Task instructions
Provide only the number of lines where "metres" occurs.

Records that describe objects
====================

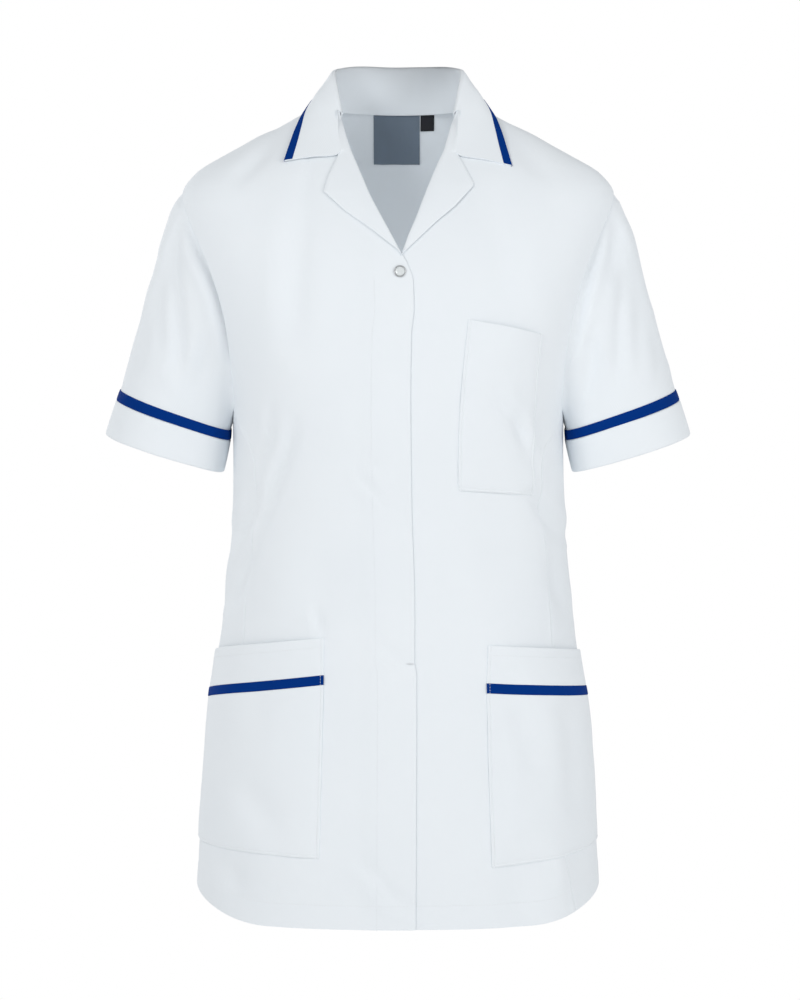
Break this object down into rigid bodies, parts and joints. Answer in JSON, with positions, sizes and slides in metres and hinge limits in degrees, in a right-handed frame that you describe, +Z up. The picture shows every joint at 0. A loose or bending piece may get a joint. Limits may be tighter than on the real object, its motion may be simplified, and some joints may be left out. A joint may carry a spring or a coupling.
{
  "type": "medical tunic",
  "caption": "Hollow short-sleeved tunic in thin cloth: notched collar, fly front, princess seams, turned cuffs, patch pockets and narrow contrast tape.",
  "frame": {"origin": "midway between the shoulders, level with the seam where the back joins the collar", "axes": "+Z up, -Y to the front, +X to the wearer's left"},
  "size_m": [0.5358, 0.2605, 0.7761],
  "materials": {
    "white_polycotton": "plain twill, matt",
    "royal_blue_tape": "woven, matt",
    "pearl": "glossy",
    "nickel": "polished",
    "woven_label": "fine weave, bare",
    "black_tab": "fine weave, bare"
  },
  "bodies": {
    "root": {"back": "white_polycotton", "front_right": "white_polycotton", "front_left": "white_polycotton", "side_front_right": "white_polycotton", "side_front_left": "white_polycotton", "sleeve_right": "white_polycotton", "sleeve_left": "white_polycotton", "cuff_right": "white_polycotton", "cuff_left": "white_polycotton", "cuff_trim_right": "royal_blue_tape", "cuff_trim_left": "royal_blue_tape", "collar": "white_polycotton", "collar_trim": "royal_blue_tape", "lapel_right": "white_polycotton", "lapel_left": "white_polycotton", "chest_pocket": "white_polycotton", "hip_pocket_right": "white_polycotton", "hip_pocket_left": "white_polycotton", "hip_pocket_band_right": "white_polycotton", "hip_pocket_band_left": "white_polycotton", "hip_pocket_trim_right": "royal_blue_tape", "hip_pocket_trim_left": "royal_blue_tape", "stud_cap": "pearl", "stud_ring": "nickel", "neck_label": "woven_label", "size_tab": "black_tab"}
  },
  "joints": []
}
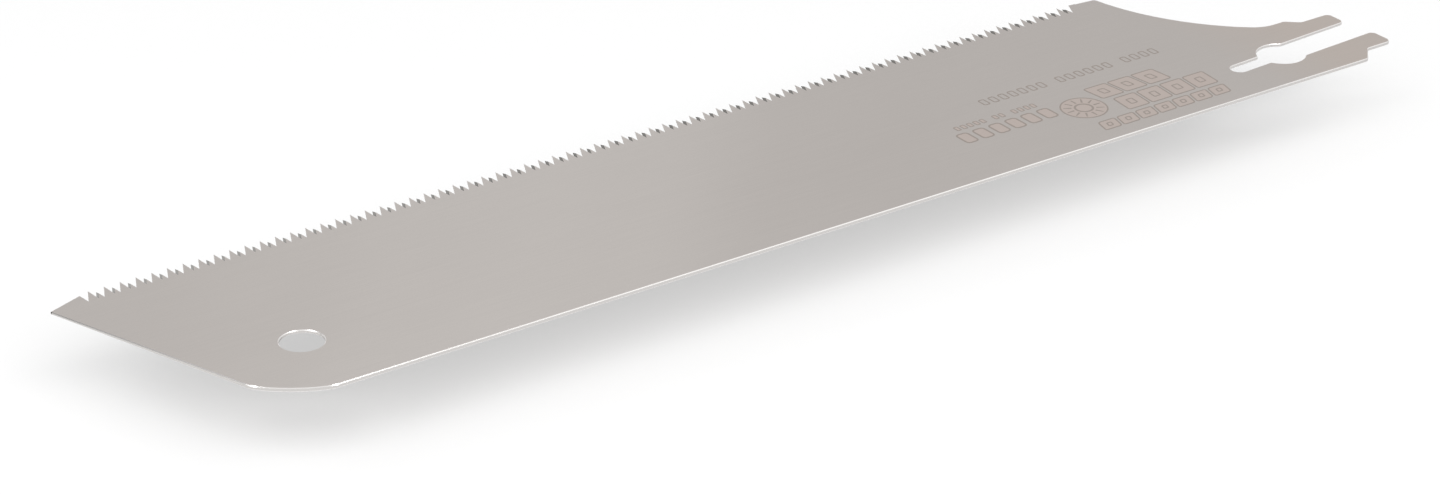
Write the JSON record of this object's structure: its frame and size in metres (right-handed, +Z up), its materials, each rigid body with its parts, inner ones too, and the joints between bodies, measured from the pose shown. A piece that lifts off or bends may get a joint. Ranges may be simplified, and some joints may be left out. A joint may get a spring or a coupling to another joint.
{
  "type": "pull saw blade",
  "caption": "Straight steel blade of a carpenter's pull saw, with alternately set pointed teeth, a sloping toe with a hanging hole and a forked slotted tang.",
  "frame": {"origin": "centre of the round seat in the tang, half way through the sheet", "axes": "+X from the toe to the tang along the spine, +Y from the spine to the teeth, +Z up, square to the sheet"},
  "size_m": [0.3048, 0.0614, 0.0008],
  "materials": {
    "blade_steel": "satin ground"
  },
  "bodies": {
    "root": {"saw_blade": "blade_steel"}
  },
  "joints": []
}
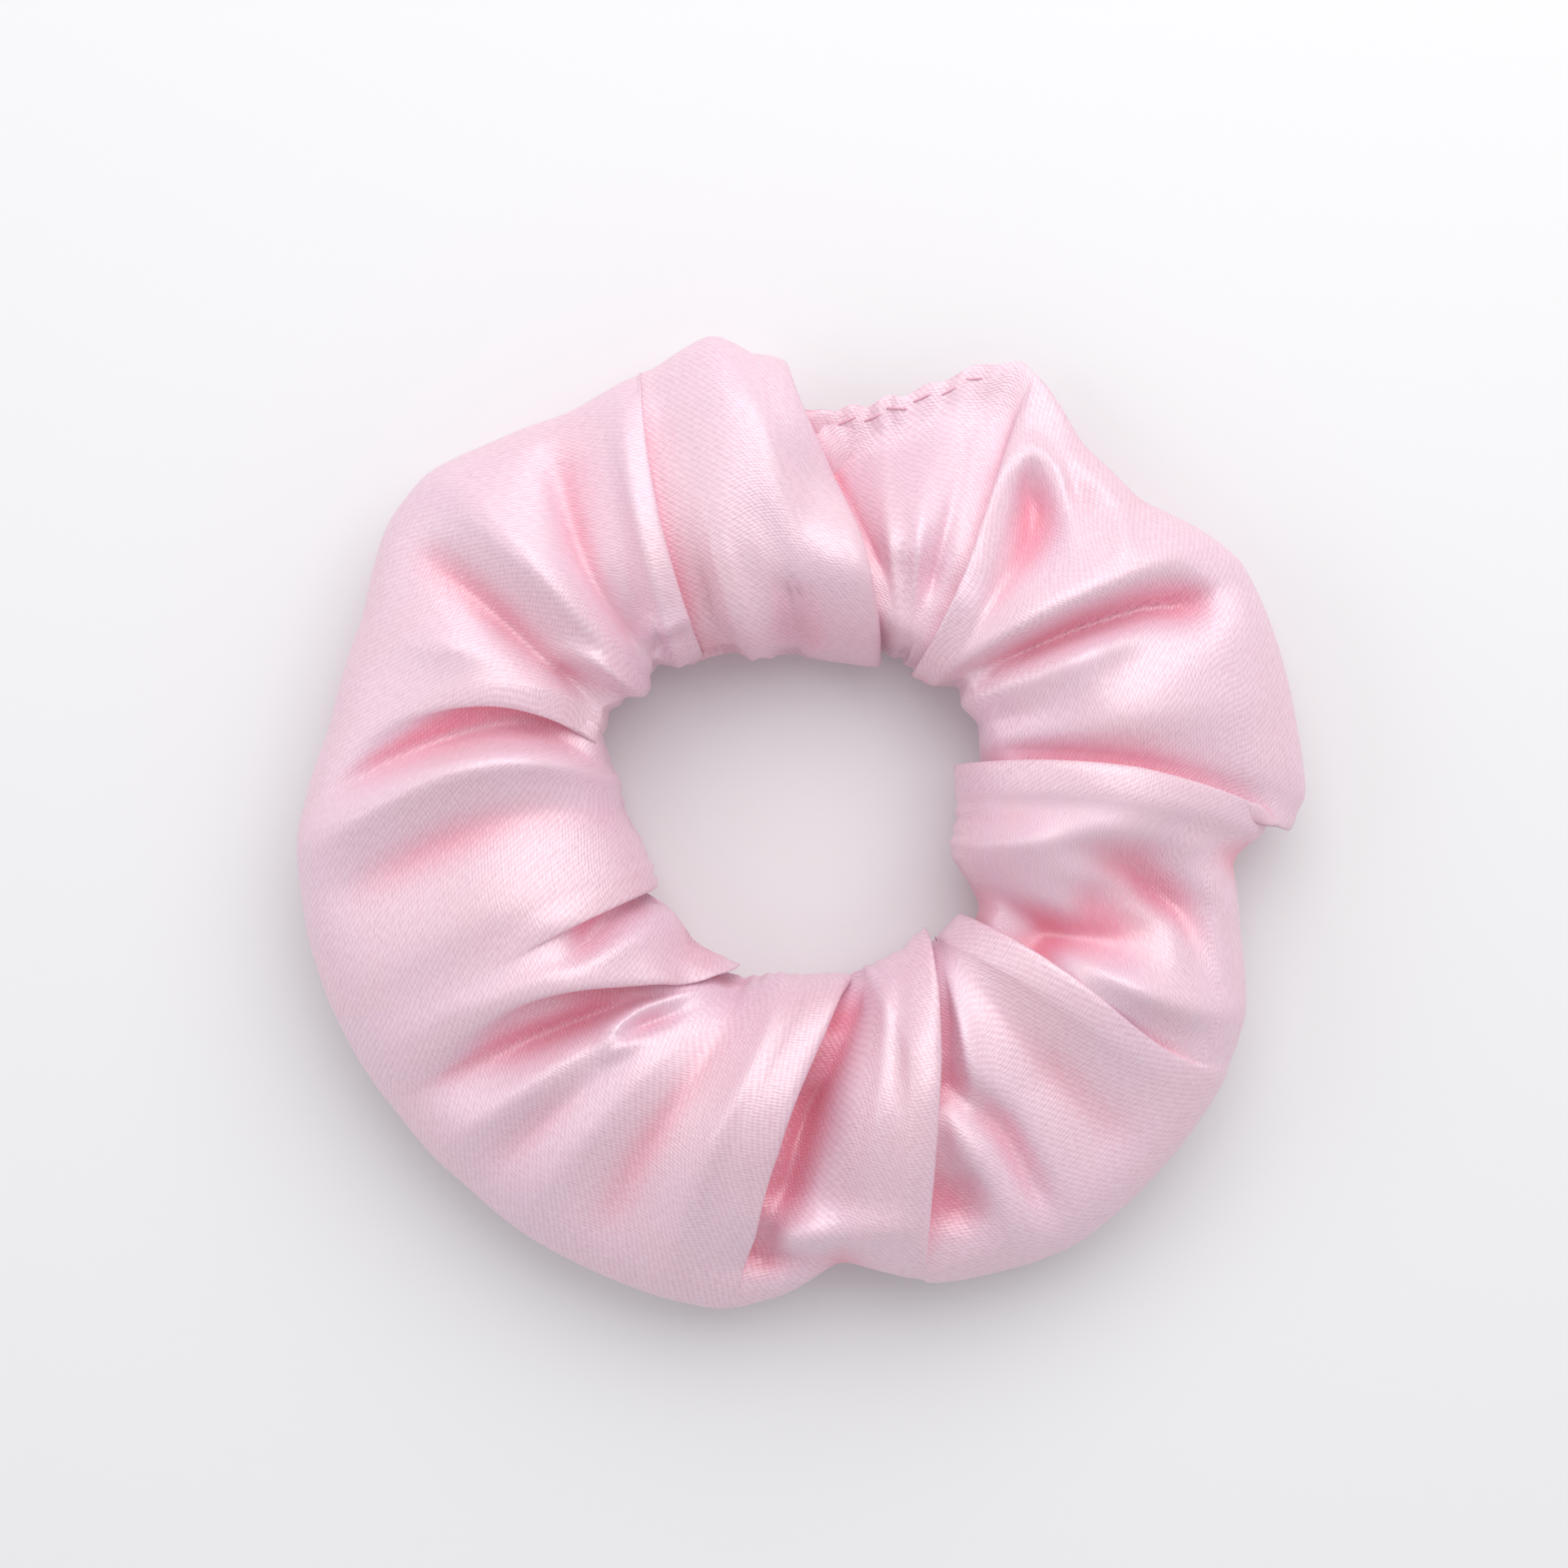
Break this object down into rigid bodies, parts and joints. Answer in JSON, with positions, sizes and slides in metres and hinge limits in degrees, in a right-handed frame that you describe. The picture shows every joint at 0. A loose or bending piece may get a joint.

====================

Solution
3